J’ai identifié un moment à poème dans la vie de plusieurs membres de ma famille. Ils en vécurent peut-être d'autres au cours de leur existence ainsi qu'il en est dans la mienne. En ce qui me concerne, la pratique de l'écriture qui est une sorte de vie multiple m'aide à les détecter.
 
Pour un de mes oncles, ce fut un matin clair, très tôt, en voiture sur une petite route baignée de la lumière des beaux jours. Pour ma mère, ce fut au bord d'un lac qui n'est presque plus accessible aujourd'hui. Pour mon père, ce fut dans la forêt en hiver. C’était beaucoup plus qu’un souvenir. Il racontait qu’avec quelques camarades, au début des années soixante, il avait passé une journée à aider un ami à couper des épicéas et des sapins sur sa parcelle forestière pour le Noël de la paroisse. L’activité s’était prolongée jusqu’au soir de ce début décembre et dès la nuit tombée, une nuit très froide et très étoilée, le petit groupe avait fini la soirée par un casse-croûte et un vin chaud dans la cabane forestière, autour du poêle à bois et dans le halo de la lampe à pétrole. Mon père a eu une vie austère et semée d’embûches mais ce moment qu’il évoquait parfois avec une sorte d’étonnement était à l’évidence un des creusets de sa jeunesse, de son élan vital, de sa présence au monde et de son espérance en l’avenir.

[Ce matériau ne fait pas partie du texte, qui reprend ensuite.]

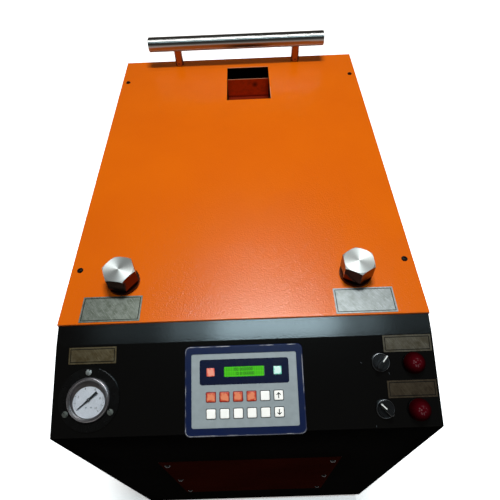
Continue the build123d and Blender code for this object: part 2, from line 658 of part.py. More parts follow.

Bien que doté d’un esprit rationnel et d’une intelligence qui le portait plus vers les techniques et les sciences que vers la poésie, il avait réalisé que ce moment serait unique et qu’il le resterait jusqu’au bout ainsi que le lui murmurait cette voix discrète qu’est la nature poétique présente dans la noblesse de chaque esprit élevé.